Le Conseil d’État constate que le Défenseur des droits a, en l’état du droit, compétence pour orienter le lanceur d’alerte vers l’autorité externe la mieux à même de connaître du signalement. Il considère qu’en donnant au Défenseur la compétence nouvelle d’attribuer le traitement d’un signalement à une autorité externe qu’il désignerait par une décision qui s’imposerait à cette autorité et en lui permettant d’user des moyens et pouvoirs qui lui ont été conférés par la loi organique afin de s’assurer de l’effectivité du traitement du signalement par l’autorité ainsi désignée, la proposition de loi encourt un risque d’inconstitutionnalité. Le Conseil d’État estime en effet que ces dispositions de la loi organique placeraient le Défenseur des droits dans un rôle de superviseur général du droit d’alerte que l’article 71-1 de la Constitution ne permet pas, en l’état, de lui confier.
En conséquence, le Conseil d’État ne retient pas cette compétence dans la rédaction du projet de loi organique qu’il propose en annexe du présent avis.
Sur la répartition des compétences entre la loi organique et la loi ordinaire
7. Le Défenseur des droits est compétent pour connaître des signalements qui entrent dans son champ de compétence propre, défini aux 1° à 4° de l’article 4 de la loi organique du 29 mars 2011. La proposition de loi dont le Conseil d’État est saisi concomitamment à la proposition de loi organique, fait obligation au Défenseur des droits d’établir une procédure pour recueillir et traiter ces signalements puis informer leurs auteurs des suites qui y sont données. Cette procédure est soumise au respect de certaines garanties, notamment en termes de délais et de confidentialité. Le Conseil d’État estime que ces dispositions, qui sont relatives aux attributions et modalités d’intervention du Défenseur des droits, doivent figurer dans la proposition de loi organique, qui peut renvoyer à un décret en Conseil d’État pour en préciser les modalités d’application.

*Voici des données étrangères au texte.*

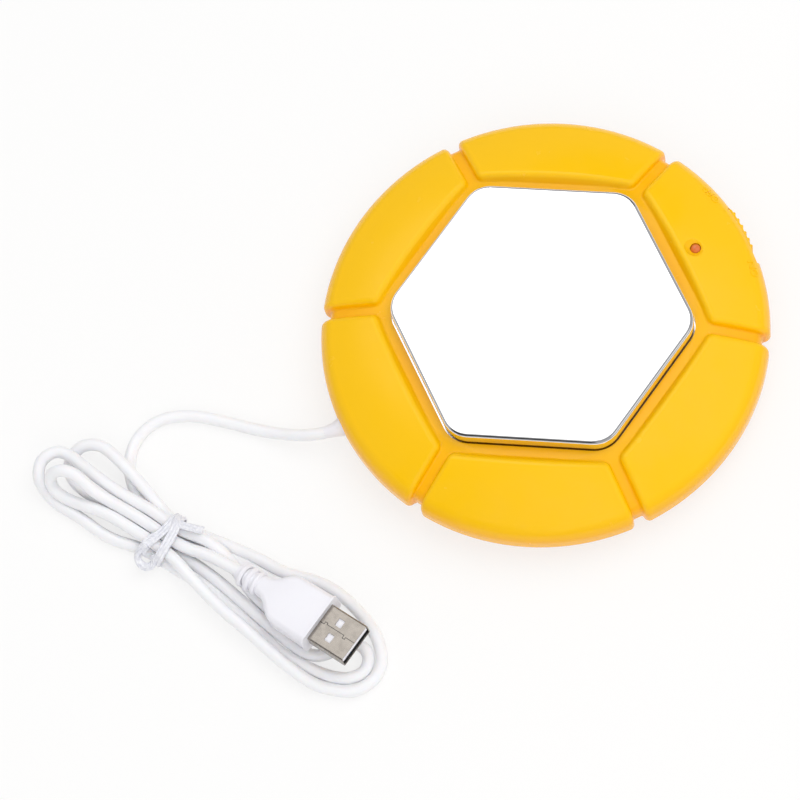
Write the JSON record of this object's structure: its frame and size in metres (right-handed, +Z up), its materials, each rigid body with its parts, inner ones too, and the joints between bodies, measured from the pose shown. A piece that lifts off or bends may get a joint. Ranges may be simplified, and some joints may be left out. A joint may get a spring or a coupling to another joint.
{
  "type": "electric mug warmer",
  "caption": "Electric mug warmer: round lobed moulded disc with a raised hexagonal steel hot plate, a slide switch in its rim, a lamp, and a tied lead with a USB-A plug.",
  "frame": {"origin": "on the floor, under the centre of the disc", "axes": "+Z up; the slide switch is at -Y and the lead leaves the disc at +Y; the corners of the hexagonal plate are on +X and -X"},
  "size_m": [0.1352, 0.2126, 0.024],
  "materials": {
    "yellow_gloss": "glossy injection-moulded ABS, yellow",
    "yellow_knob": "satin-glossy moulded ABS, yellow",
    "polished_steel": "mirror-polished drawn stainless steel",
    "mica": "pressed mica sheet",
    "heater_ribbon": "resistance ribbon",
    "felt": "glass-fibre felt",
    "zinc_steel": "zinc-plated sheet steel",
    "screw_steel": "zinc-plated screw",
    "board": "green solder mask",
    "black_plastic": "black moulded plastic",
    "lamp_clear": "tinted epoxy lens, unlit",
    "resistor": "lacquered film resistor",
    "white_plastic": "white moulded plastic",
    "white_cord": "white PVC jacket",
    "white_tie": "paper-and-plastic covered wire tie",
    "plug_nickel": "nickel-plated steel shell",
    "contact_gold": "gold-plated contact",
    "red_wire": "red wire insulation",
    "black_wire": "black wire insulation",
    "white_wire": "white silicone wire insulation",
    "foot_rubber": "soft rubber"
  },
  "bodies": {
    "housing": {"base_cover": "yellow_gloss", "board_screws": "screw_steel", "bracket_screws": "screw_steel", "circuit_board": "board", "clamp_screws": "screw_steel", "cord": "white_cord", "cord_clamp": "white_plastic", "cord_gland": "white_plastic", "cord_hank": "white_cord", "cord_tail": "white_cord", "heater_bracket": "zinc_steel", "heater_wire_left": "white_wire", "heater_wire_right": "white_wire", "heating_element": "heater_ribbon", "heating_plate": "polished_steel", "housing_screws": "screw_steel", "indicator_lamp": "lamp_clear", "insulation_felt": "felt", "lamp_leads": "screw_steel", "lower_mica": "mica", "plug_contacts": "contact_gold", "plug_grip": "white_plastic", "plug_lead": "white_cord", "plug_shell": "plug_nickel", "plug_tongue": "white_plastic", "resistor": "resistor", "rubber_foot_1": "foot_rubber", "rubber_foot_2": "foot_rubber", "rubber_foot_3": "foot_rubber", "rubber_foot_4": "foot_rubber", "supply_wire_black": "black_wire", "supply_wire_red": "red_wire", "switch_base": "black_plastic", "switch_can": "zinc_steel", "twist_tie": "white_tie", "upper_housing": "yellow_gloss", "upper_mica": "mica"},
    "knob": {"switch_knob": "yellow_knob", "switch_slider": "black_plastic"}
  },
  "joints": [
    {"name": "switch_slide", "type": "slide", "parent": "housing", "child": "knob", "axis": [-1, 0, 0], "range_m": [0, 0.004]}
  ]
}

8. La proposition de loi organique dispose que le Défenseur des droits publie annuellement un rapport sur son activité relative aux lanceurs d’alerte. Cette disposition est redondante avec le II de l’article 36 de la loi organique du 29 mars 2011 qui prévoit que le Défenseur des droits présente chaque année « un rapport qui rend compte de son activité générale et comprend une annexe thématique relative à chacun de ses domaines de compétences énumérés à l’article 4 ». La proposition de loi organique dispose également que le Défenseur des droits publie un rapport annuel sur le fonctionnement global de la protection des lanceurs d’alerte en France. Le Conseil d’État suggère que cette disposition soit insérée au II de l’article 36 de la loi organique du 29 mars 2011. Il souligne qu’il est nécessaire, pour permettre au Défenseur des droits d’élaborer ce rapport, de prévoir, dans la proposition de loi dont il est concomitamment saisi (Avis n° 404001 du 4 novembre 2021), que les autorités externes figurant sur la liste arrêtée par décret en Conseil d’État lui adressent chaque année un bilan de leur activité de traitement des signalements.
ANNEXE
Proposition de rédaction de la proposition de loi organique
Article 1er
Le 5° de l’article 4 de la loi organique n° 2011 333 du 29 mars 2011 relative au Défenseur des droits est remplacé par les dispositions suivantes :
« 5° De conseiller et d’orienter vers les autorités compétentes toute personne lui adressant un signalement dans les conditions fixées par la loi et de veiller aux droits et libertés des lanceurs d’alerte ainsi que des personnes protégées dans le cadre d’une procédure d’alerte. »
Article 2
Après l’article 35 de la même loi, il est inséré un article 35-1 ainsi rédigé :
« Art. 35 1. – I. – Lorsque le Défenseur des droits est saisi d’un signalement entrant dans le champ de ses compétences définies aux 1° à 4° de l’article 4, il recueille le signalement, le traite et informe son auteur des suites qui y sont données. Un décret en Conseil d’État précise les délais et les garanties de confidentialité applicables à cette procédure.
« II. – Lorsque le Défenseur des droits est saisi d’un signalement qui n’entre pas dans le champ mentionné au I, il oriente son auteur vers l’autorité compétente mentionnée sur la liste arrêtée par décret en Conseil d’État. Lorsque le signalement ne relève de la compétence d’aucune autorité mentionnée sur cette liste, il l’oriente vers l’autorité, l’administration ou l’organisme le mieux à même d’en connaître.
« III. – Le Défenseur des droits peut rendre un avis sur la qualité de lanceur d’alerte d’une personne au regard des conditions fixées par la loi. »
Article 3
Le II de l’article 36 de la même loi est ainsi modifié :
1° Il est ajouté un 3° ainsi rédigé :
« 3° Un rapport sur le fonctionnement global de la protection des lanceurs d’alerte en France. » ;
2° Au dernier alinéa, les mots : « et 2° » sont remplacés par les mots : « à 3° ».
Cet avis a été délibéré par l’assemblée générale du Conseil d’État dans sa séance du jeudi 4 novembre 2021.